This is the Hydrogen Fuel Cell Train Association’s (HFCTA) third article in a series addressing hydrogen fuel cell (HFC) powered trainsets, locomotives and streetcars that are commercially available, in development or planned around the world.

HFCTA’s first article addressing this subject, “HFCTA Hydrogen Fuel Cell Overview,” was published by Railway Age in April 2022. The second, “HFC Developments Accelerating (Part 1),” was published in January.

Why the quest for zero-emission rail transportation? Reducing harmful Green House Gas (GHG) emissions sustains our earth to be livable for our grandchildren and generations beyond. It is not the purpose of this article to debate the issue that over the years combustion of fossil fuel energies by man has caused the Earth’s global warming condition. This article accepts the findings of the United Nations Intergovernmental Planal on Climate Change (IPCC) reports. Thus, the application of HFC technologies complies with the reduction of harmful GHGs.

The purpose of this article is to provide the readers a synopsis of significant events that have occurred since HFCTA’s most recent publishing that are significant to the HFCTA’s cause, replacing diesel-powered locomotives emitting unwanted GHG with zero-emission HFC powered locomotives and passenger trainsets. 

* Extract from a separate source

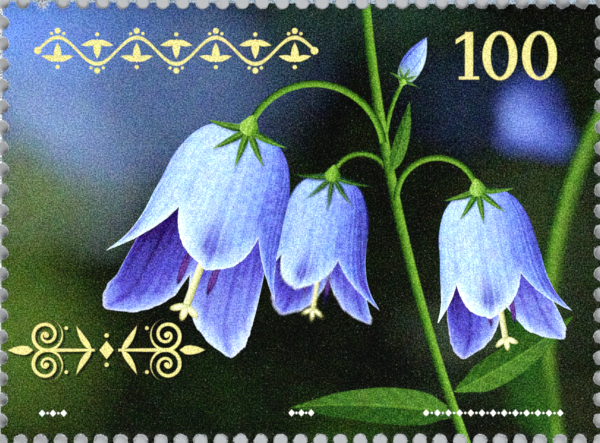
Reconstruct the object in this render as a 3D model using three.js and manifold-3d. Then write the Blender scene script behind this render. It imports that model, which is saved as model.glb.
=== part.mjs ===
// A perforated postage stamp: one sheet of gummed paper, printed side up, torn from its pane along rows
// of punched holes. Millimetres, +Z up. The origin is at the middle of the sheet, on the surface that the
// stamp lies on. X runs along the picture's width and Y up the picture. The sheet has the slight bow that
// gummed paper takes as it dries: a band across its middle is flat, and its two ends rise.
import * as THREE from "three";
import { mergeVertices } from "three/addons/utils/BufferGeometryUtils.js";
import Module from "manifold-3d";

// Perforation: a row of holes along each side, counted in pitches from corner hole to corner hole
const PITCHES_ACROSS = 30;
const PITCHES_DOWN = 21;
const HEIGHT = 30; // between the top and bottom rows, a gauge of 14 holes in 20 mm
const PITCH_DOWN = HEIGHT / PITCHES_DOWN;
const PITCH_ACROSS = 1.3637; // a gauge of 14.7 holes in 20 mm
const WIDTH = PITCHES_ACROSS * PITCH_ACROSS; // between the left and right rows
const HOLE_DIAMETER = 0.88;
const HOLE_SIDES = 20;
const LEAN = 0.0042; // the whole pattern leans to the right by this share of its height
const UNPUNCHED = 2; // the top row's hole, counted from the left corner, that its pin didn't cut

// Torn teeth: the paper tears a little past the line through the holes' centres
const TIP_LEAST = 0.15; // how far a torn tip reaches past that line
const TIP_MOST = 0.24;
const TIP_POINTS = [-0.32, -0.14, 0.01, 0.15, 0.32]; // along the side, from the tooth's middle
const TEAR_POINTS = [-0.2, 0, 0.18]; // along the side, from the middle of the unpunched hole
const TEAR_DIP = 0.16; // how far the tear may run inside the line there

// Paper and its bow
const THICKNESS = 0.11; // coated paper of about 100 g/m2 with its gum
const BOW_TURN = THREE.MathUtils.degToRad(10); // the bow's axis is turned this far from Y
const BOW_RADIUS = 300;
const FLAT_HALF = 3; // half the width of the flat band that the stamp rests on
const BOW_REACH = 24; // measured across the bow, and past the sheet's furthest corner
const BOW_FACETS = 6; // on each side of the flat band
const TOOL_REACH = 4; // how far the cutting tools stand above and below the sheet

const manifold = await Module();
manifold.setup();

// The same draws in every build
let seed = 7;
function between(low, high) {
  seed = (seed * 16807) % 2147483647;
  return low + ((high - low) * seed) / 2147483647;
}

function toSolid(geometry) {
  const bare = geometry.clone();
  bare.deleteAttribute("normal");
  bare.deleteAttribute("uv");
  const merged = mergeVertices(bare, 1e-5);
  return new manifold.Manifold(
    new manifold.Mesh({
      numProp: 3,
      vertProperties: new Float32Array(merged.attributes.position.array),
      triVerts: new Uint32Array(merged.index.array),
    }),
  );
}

function toGeometry(solid) {
  const mesh = solid.getMesh();
  const geometry = new THREE.BufferGeometry();
  geometry.setAttribute("position", new THREE.BufferAttribute(mesh.vertProperties, 3));
  geometry.setIndex(new THREE.BufferAttribute(mesh.triVerts, 1));
  geometry.computeVertexNormals();
  return geometry;
}

// How high the sheet's underside is at a distance across the bow from its middle
function bowHeight(across) {
  const past = Math.max(0, Math.abs(across) - FLAT_HALF);
  return (past * past) / (2 * BOW_RADIUS);
}

// The bowed slab that the stamp is cut from
function bowedSlab() {
  const facet = (BOW_REACH - FLAT_HALF) / BOW_FACETS;
  const rising = Array.from({ length: BOW_FACETS + 1 }, (_, i) => FLAT_HALF + i * facet);
  const stations = [...rising.map((across) => -across).reverse(), ...rising];
  const under = stations.map((across) => new THREE.Vector2(across, bowHeight(across)));
  const over = under.map((point) => new THREE.Vector2(point.x, point.y + THICKNESS)).reverse();
  const profile = new THREE.Shape([...under, ...over]);
  const slab = new THREE.ExtrudeGeometry(profile, { depth: 2 * BOW_REACH, bevelEnabled: false });
  slab.translate(0, 0, -BOW_REACH);
  slab.rotateX(Math.PI / 2);
  slab.rotateZ(BOW_TURN);
  return toSolid(slab);
}

// One side's torn points from its first hole to its last, as [distance along it, reach past it]
function tornPoints(pitches, pitch, unpunched) {
  const points = [];
  for (let tooth = 0; tooth < pitches; tooth++) {
    for (const along of TIP_POINTS) {
      points.push([(tooth + 0.5) * pitch + along, between(TIP_LEAST, TIP_MOST)]);
    }
    if (tooth + 1 === unpunched) {
      for (const along of TEAR_POINTS) {
        points.push([(tooth + 1) * pitch + along, between(-TEAR_DIP, TIP_MOST)]);
      }
    }
  }
  return points;
}

// These points of the upright pattern, with its lean
function leaning(points) {
  return points.map(([x, y]) => [x + LEAN * y, y]);
}

// The sheet's torn outline before the holes are punched, anticlockwise from its lower left corner
function tornOutline() {
  const right = WIDTH / 2;
  const top = HEIGHT / 2;
  const outline = [];
  for (const [along, reach] of tornPoints(PITCHES_ACROSS, PITCH_ACROSS)) {
    outline.push([along - right, -top - reach]);
  }
  for (const [along, reach] of tornPoints(PITCHES_DOWN, PITCH_DOWN)) {
    outline.push([right + reach, along - top]);
  }
  for (const [along, reach] of tornPoints(PITCHES_ACROSS, PITCH_ACROSS, PITCHES_ACROSS - UNPUNCHED)) {
    outline.push([right - along, top + reach]);
  }
  for (const [along, reach] of tornPoints(PITCHES_DOWN, PITCH_DOWN)) {
    outline.push([-right - reach, top - along]);
  }
  return leaning(outline).map(([x, y]) => new THREE.Vector2(x, y));
}

// A cutting tool with this section, which reaches through the whole sheet
function cuttingTool(section) {
  const geometry = new THREE.ExtrudeGeometry(section, {
    depth: 2 * TOOL_REACH,
    bevelEnabled: false,
    curveSegments: HOLE_SIDES / 2, // on each half of a circle
  });
  geometry.translate(0, 0, -TOOL_REACH);
  return toSolid(geometry);
}

function holeCentres() {
  const centres = [];
  for (let i = 0; i <= PITCHES_ACROSS; i++) {
    const x = i * PITCH_ACROSS - WIDTH / 2;
    centres.push([x, -HEIGHT / 2]);
    if (i !== UNPUNCHED) {
      centres.push([x, HEIGHT / 2]);
    }
  }
  for (let i = 0; i <= PITCHES_DOWN; i++) {
    const y = HEIGHT / 2 - i * PITCH_DOWN;
    centres.push([-WIDTH / 2, y]);
    centres.push([WIDTH / 2, y]);
  }
  return leaning(centres);
}

function stampGeometry() {
  const pin = cuttingTool(new THREE.Shape().absarc(0, 0, HOLE_DIAMETER / 2, 0, 2 * Math.PI));
  const pins = holeCentres().map(([x, y]) => pin.translate([x, y, 0]));
  const sheet = bowedSlab().intersect(cuttingTool(new THREE.Shape(tornOutline())));
  return toGeometry(sheet.subtract(manifold.Manifold.union(pins)));
}

const paper = new THREE.MeshStandardMaterial({ color: 0xefece2, roughness: 0.7, metalness: 0 });

const stamp = new THREE.Mesh(stampGeometry(), paper);
stamp.name = "stamp_paper";

const group = new THREE.Group();
group.add(stamp);

export default group;
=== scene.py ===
"""A perforated postage stamp, printed with a generic picture of nodding bellflowers.

The sheet is one closed mesh: its printed face, the rim that the pin dragged down round each hole, the
torn walls and the gummed back. The picture is a node material in the sheet's own millimetres.
"""

import functools
import inspect
import math
import random

import bpy
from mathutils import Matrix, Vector
from mathutils.geometry import delaunay_2d_cdt


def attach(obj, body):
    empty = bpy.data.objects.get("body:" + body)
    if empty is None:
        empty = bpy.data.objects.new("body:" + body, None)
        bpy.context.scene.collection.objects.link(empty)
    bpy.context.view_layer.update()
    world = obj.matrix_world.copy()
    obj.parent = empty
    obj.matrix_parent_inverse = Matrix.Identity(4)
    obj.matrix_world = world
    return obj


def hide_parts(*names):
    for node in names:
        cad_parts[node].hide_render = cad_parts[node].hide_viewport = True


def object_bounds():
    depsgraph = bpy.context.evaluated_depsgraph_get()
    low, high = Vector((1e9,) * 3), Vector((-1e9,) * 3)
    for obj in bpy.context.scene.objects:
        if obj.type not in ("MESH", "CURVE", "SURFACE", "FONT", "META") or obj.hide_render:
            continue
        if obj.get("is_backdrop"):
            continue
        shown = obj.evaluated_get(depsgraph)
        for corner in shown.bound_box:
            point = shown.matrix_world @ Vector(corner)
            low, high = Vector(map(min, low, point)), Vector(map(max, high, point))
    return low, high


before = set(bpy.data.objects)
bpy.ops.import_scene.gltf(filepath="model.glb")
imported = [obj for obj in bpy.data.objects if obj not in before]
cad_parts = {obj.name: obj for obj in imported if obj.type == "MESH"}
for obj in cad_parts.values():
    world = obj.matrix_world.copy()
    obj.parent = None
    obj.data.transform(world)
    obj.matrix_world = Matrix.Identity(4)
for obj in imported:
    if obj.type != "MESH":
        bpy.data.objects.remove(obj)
cad_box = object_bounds()

MM = 0.001  # in metres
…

How does a fuel cell function? In brief, an HFC is composed of a membrane, cathode and anode. As hydrogen gas is passed through the membrane, an electrical current is generated between the anode and the cathode. The electrical energy is temporarily stored in a battery. Multiple HFCs are stacked together with combined electrical energy fed to the storage battery. The number of HFCs stacked is determined by the electrical energy required to perform a desired function. 

A diesel-electric locomotive uses a traction alternator (electrical generator) driven by the diesel engine to power traction motors. An HFC-powered locomotive replaces the diesel engine and traction alternator with an HFC stack that provides the battery with the required electrical output for the traction motors. 


As an alternative to diesel power, HFC offers no fossil fuel combustion, as the HFC process is a chemical one. There are no hydrocarbon emissions (particulate matter, carbon dioxide, carbon monoxide, oxides of nitrogen). The only byproducts of the HFC process are heat and water. There are fewer moving parts, thus less maintenance. 

As an alternative to electrification with overhead electrical energy source wiring , there is no need for expensive catenary and its associated infrastructure (i.e., substations, transformers), because all HFC electrical energy is generated on board the vehicle. Eliminating catenary significantly reduces construction cost per track-mile and associated maintenance costs. A managed HFC system does require infrastructure (i.e., generation, storage, transport, and dispensing), but its cost is equivalent to that of only a few track-miles of electrification.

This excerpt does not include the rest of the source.